The girl did all this, and on her way back from the castle she found her two brothers.  When she hit the black dog, it turned into a prince who followed them back to the old woman.  The old woman carried them over the water again, and then disappeared because she was free.  They all went back home to the fisherman and hung up the bird in his cage.

One day the second son when hunting, where he met the king.  The king asked him who he was, and the boy said the son of the fisherman.  But the king knew the fisherman had no son.  So he went to the fisherman who told him the story of how he found his children.  Then the bird in the cage sang of how the queen’s sisters had tried to kill his children.

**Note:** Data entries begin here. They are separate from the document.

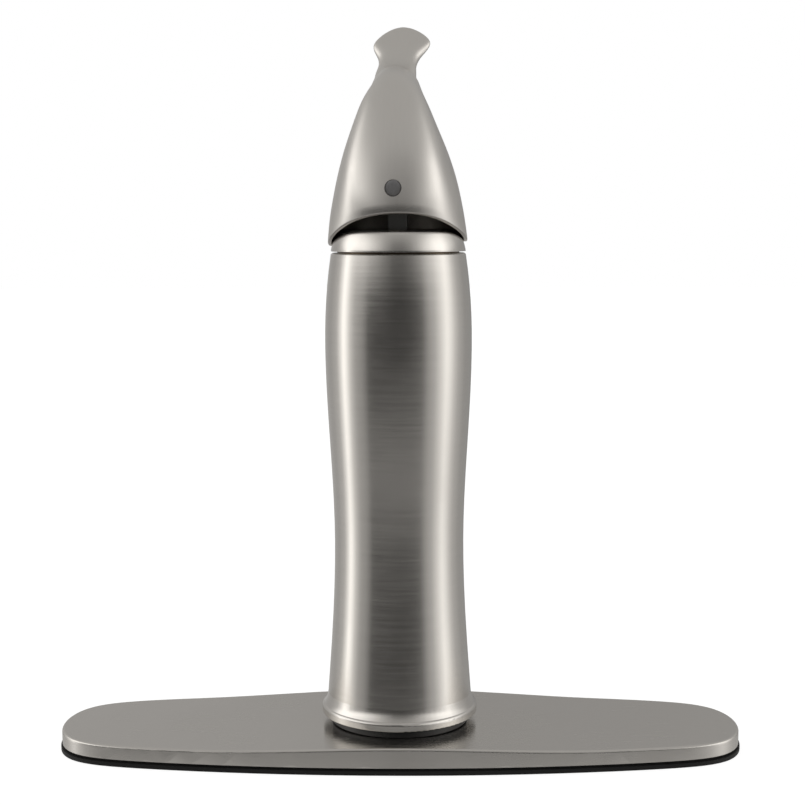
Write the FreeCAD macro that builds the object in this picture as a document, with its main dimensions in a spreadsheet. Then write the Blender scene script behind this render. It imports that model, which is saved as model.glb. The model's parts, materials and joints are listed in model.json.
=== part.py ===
import FreeCAD, Part
import math
import os
import Sketcher
from FreeCAD import Placement, Rotation, Vector

# Pull-out kitchen faucet with a top lever and a deck plate, in millimetres.
# Z points up from the deck, the spout points along +Y, and the origin lies on
# the column's axis where the gasket meets the deck.

doc = FreeCAD.newDocument("pull_out_faucet")
sheet = doc.addObject("Spreadsheet::Sheet", "Size")
nodes = []

SIZES = {
    # deck plate and its gasket
    "plate_length": 259.0,
    "plate_half_width": 37.6,
    "plate_taper": 13.8,
    "plate_bluntness": 18.0,
    "plate_top": 9.9,
    "plate_end_top": 7.75,
    "plate_swell_length": 80.0,
    "plate_wall": 1.5,
    "plate_edge_round": 0.9,
    "plate_bore_radius": 17.5,
    "gasket_thickness": 2.5,
    "gasket_lip": 0.5,
    "gasket_lip_height": 1.5,
    "gasket_recess": 0.9,
    "gasket_skirt": 6.0,
    "gasket_clearance": 0.1,
    # fixing through the deck
    "deck_thickness": 25.0,
    "shank_radius": 16.6,
    "shank_bore_radius": 14.0,
    "shank_below_deck": 60.0,
    "flange_radius": 22.3,
    "flange_height": 3.0,
    "spigot_radius": 18.5,
    "washer_radius": 30.0,
    "washer_bore_radius": 17.2,
    "rubber_thickness": 3.0,
    "steel_thickness": 2.0,
    "nut_corner_radius": 27.0,
    "nut_height": 10.0,
    "thread_clearance": 0.05,
    # swivel under the column
    "ring_radius": 26.0,
    "ring_top": 13.0,
    "ring_floor": 1.2,
    "rim_gap": 0.3,
    "bush_flange_height": 2.5,
    "bush_wall": 2.0,
    "ledge_height": 7.0,
    "running_clearance": 0.05,
    "snap_ring_height": 1.6,
    "snap_ring_radius": 21.4,
    "snap_groove_depth": 1.2,
    # column
    "rim_radius": 29.6,
    "rim_height": 2.6,
    "rim_edge_round": 0.4,
    "crease_height": 21.0,
    "crease_radius": 27.3,
    "waist_height": 79.0,
    "waist_radius": 24.4,
    "bulge_height": 155.6,
    "bulge_radius": 27.5,
    "column_top": 188.0,
    "column_top_radius": 25.1,
    "column_wall": 2.8,
    "top_chamfer": 0.5,
    # spout branch and its docking socket
    "spout_angle": 25.0,
    "spout_root_height": 112.0,
    "branch_root_radius": 20.6,
    "branch_mouth_radius": 18.6,
    "branch_length": 112.0,
    "branch_bore_radius": 13.0,
    "branch_blend": 9.0,
    "socket_depth": 36.0,
    "socket_radius": 16.2,
    "dock_bush_radius": 14.9,
    # valve chamber and cartridge
    "chamber_floor": 152.0,
    "web_thickness": 6.0,
    "cartridge_radius": 20.0,
    "cartridge_clearance": 0.1,
    "seat_height": 5.0,
    "disc_height": 4.0,
    "fixed_disc_radius": 17.6,
    "moving_disc_radius": 13.8,
    "port_radius": 3.2,
    "seal_radius": 0.7,
    "seal_ring_radius": 4.4,
    "housing_wall": 1.8,
    "housing_below_top": 4.0,
    "lid_thickness": 2.6,
    "lid_bore_radius": 13.4,
    "carrier_width": 17.0,
    "carrier_height": 12.5,
    "pivot_below_top": 3.5,
    "pin_radius": 1.5,
    "ball_radius": 3.0,
    "ball_drop": 9.0,
    "turret_radius": 17.9,
    "turret_neck_radius": 13.0,
    "turret_above_pivot": 6.5,
    "stem_width": 7.0,
    "stem_above_pivot": 42.5,
    "nut_thread_radius": 22.0,
    "nut_thread_depth": 4.0,
    "nut_flange_radius": 22.7,
    "nut_boss_radius": 19.5,
    "nut_boss_height": 4.4,
    "cap_gap": 0.6,
    "cap_sphere_radius": 25.5,
    "cap_above_pivot": 12.3,
    "cap_wall": 1.6,
    "cap_base_height": 2.0,
    "cap_bore_radius": 12.5,
    # water tubes
    "tube_radius": 4.0,
    "tube_bore_radius": 3.0,
    "solder_gap": 0.15,
    "tube_socket_depth": 4.0,
    "inlet_spread": 9.4,
    "inlet_set_back": 2.0,
    "outlet_set_back": 9.4,
    "tube_below_deck": 84.0,
    "nipple_radius": 5.0,
    "nipple_length": 14.0,
    # pull-out hose
    "hose_radius": 6.5,
    "hose_set_forward": 7.0,
    "hose_bend_radius": 50.0,
    "hose_below_deck": 72.0,
    "fitting_length": 20.0,
    # wand
    "tail_radius": 14.6,
    "tail_length": 30.0,
    "tail_bore_radius": 7.0,
    "waterway_radius": 7.0,
    "hose_nut_radius": 9.5,
    "hose_nut_length": 16.0,
    "wand_straight": 46.0,
    "wand_bend_radius": 40.0,
    "wand_bend_angle": 100.0,
    "head_length": 12.0,
    "wand_root_radius": 18.4,
    "grip_radius": 17.4,
    "head_radius": 21.5,
    "wand_wall": 2.2,
    "face_radius": 18.6,
    "face_thickness": 4.0,
    "face_seat_depth": 2.8,
    "face_ring_height": 1.6,
    "valve_body_radius": 15.0,
    "valve_body_height": 17.2,
    "aerator_radius": 7.5,
    "nozzle_radius": 0.8,
    "nozzle_circle": 13.4,
    "nozzle_count": 16,
    "rocker_length": 24.0,
    "rocker_width": 12.0,
    "rocker_depth": 5.0,
    "rocker_place": 55.0,
    "rocker_gap": 0.5,
    "rocker_proud": 1.2,
    "rocker_pin_radius": 1.0,
    # lever handle
    "handle_turn": 1.7,
    "handle_rim_radius": 26.3,
    "rim_above_pivot": 6.8,
    "rear_rim_rise": 12.3,
    "rim_blend_radius": 30.0,
    "handle_wall": 1.4,
    "tip_reach": 62.2,
    "tip_above_rim": 86.9,
    "stem_boss_radius": 8.0,
    "stem_fit": 0.1,
    "screw_fit": 0.05,
    "plug_depth": 12.0,
    "boss_above_rim": 15.2,
    "screw_above_rim": 20.2,
    "screw_radius": 2.5,
    "screw_length": 7.5,
    "screw_boss_radius": 5.0,
    "plug_radius": 2.95,
    "plug_length": 3.0,
}

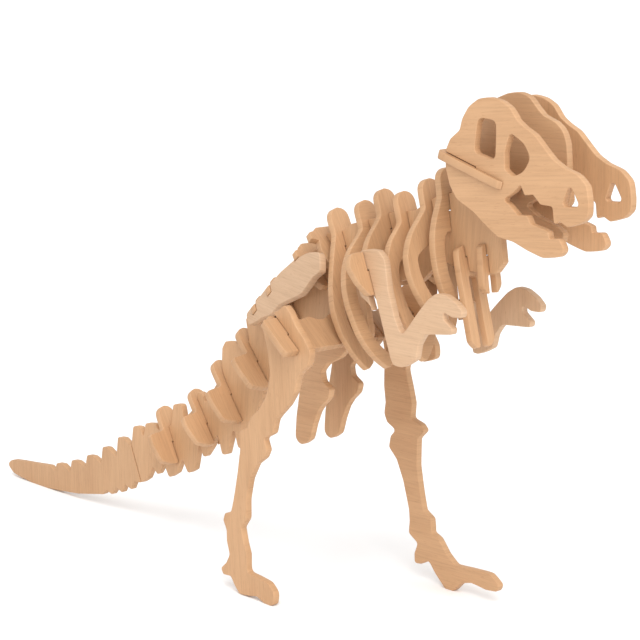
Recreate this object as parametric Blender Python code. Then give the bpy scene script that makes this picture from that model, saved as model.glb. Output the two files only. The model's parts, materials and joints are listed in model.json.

They all went to the castle and had the prison opened.  But the queen was ill, so the daughter gave her the glass of water from the fountain which healed her.  The two evil sisters were burned, and the daughter married the dog/prince.

#

What’s the deal with the “bright red star?” It’s so important, it doesn’t come up again.

So these sisters decide – on a whim – to kill their nephew?

When they “kill” their first nephew, a bird sings of their doom.  So they decide to do it again.

I thought the whole, knock the mother out during birth thing was from like the 50s.  I mean, how else would she not know what she had given birth to.

The king never asks the queen why she’s giving birth to dogs and a cat?

I’m curious what story the old woman was from, what with this long list of specific instructions to break her free from a spell.  You’d think she would have needed the glass of water, but no, that was just … an added bonus the old woman gave them to save their mother?

I figured the dog would be her older brother and her other brother the bird.  But no, she just finds them on the road.  The dog is a prince and the bird is a … magic singing bird. 

So the king knows that this random fisherman has no sons, but never heard of how he raised two sons and a daughter?

So the daughter just kept a glass of water for … months probably. 

What happened to the other two birds?

So the dog/prince was just there so the daughter would have someone to marry?